Never, ever, ever use an anti-static wrist strap while working on an old-fashioned CRT monitor, even if it is unplugged. CRT monitors operate on very high voltages -- sometimes as high as 40,000 volts -- and their capacitors can hold these voltages for a very long time even when the monitors are unplugged. I should add that this also goes for old-fashioned CRT televisions.

To put things very simply: If you happen to touch a CRT monitor's charged flyback transformer or its anode while you are grounded to the monitor's chassis by a wrist strap, even if the monitor is unplugged, you probably will die. No joke. I'm very serious about this. So don't do it.

Even if you're not grounded to the monitor or television's chassis, touching the flyback transformer or the anode can knock you on your butt. They really do pack a wallop. It's not something you want to learn for yourself. Trust me on that. (Don't ask me how I know.)

Even when CRT monitors were the norm, professional computer technicians rarely worked on them; and you shouldn't, either. They sent them to TV repair shops.
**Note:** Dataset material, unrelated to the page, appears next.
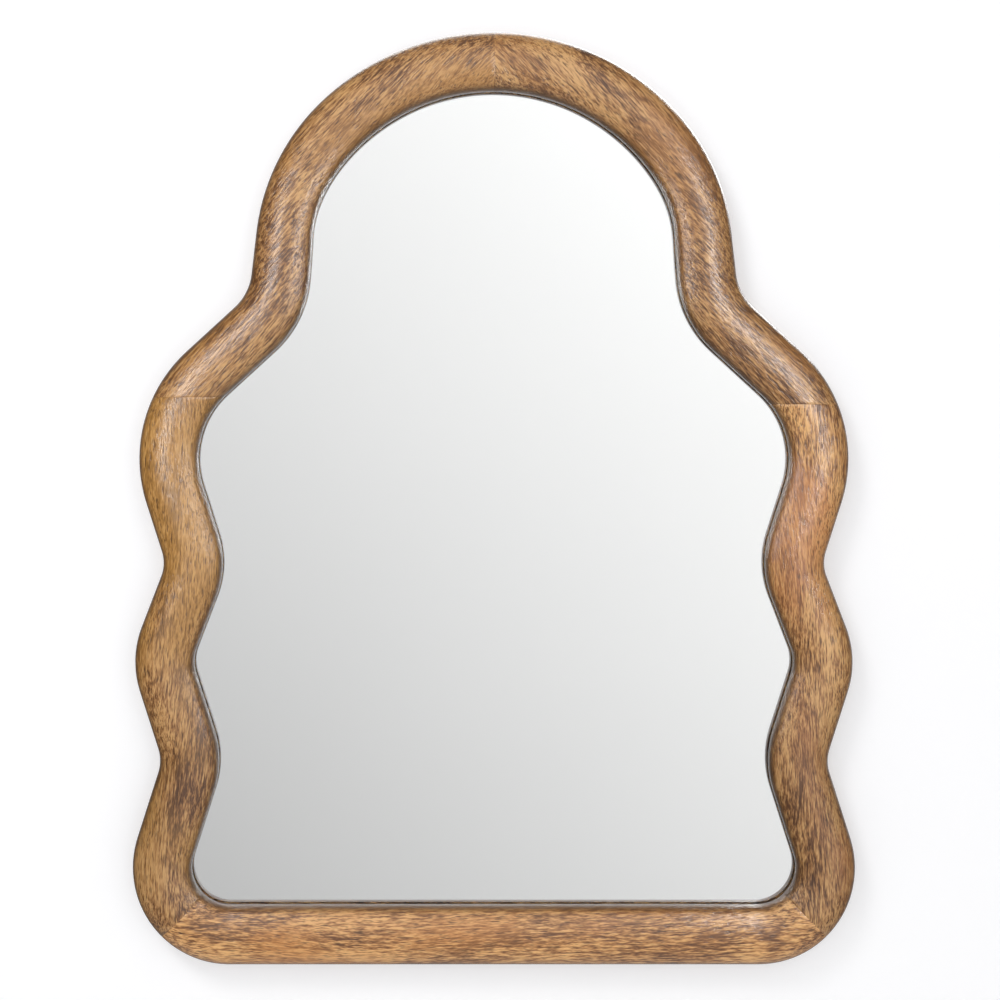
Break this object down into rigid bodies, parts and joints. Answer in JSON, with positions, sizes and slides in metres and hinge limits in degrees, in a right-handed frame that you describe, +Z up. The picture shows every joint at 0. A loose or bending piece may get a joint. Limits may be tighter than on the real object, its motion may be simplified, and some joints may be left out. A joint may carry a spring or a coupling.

An LED or LCD monitor doesn't require nearly as much voltage, and you should wear an anti-static strap when working on them (while they're unplugged from the power, of course). But unless you're an advanced sort of geek, you should probably leave monitor repairs in general to a professional. Although they tend to be easy to actually fix, the diagnosis of LED or LCD monitor problems can be tricky. Most times the problem is either a failed inverter or a failed back-light bulb; but there can also be other causes, including software problems. Diagnosis, therefore, can be very tricky, even if the actual repair is easy.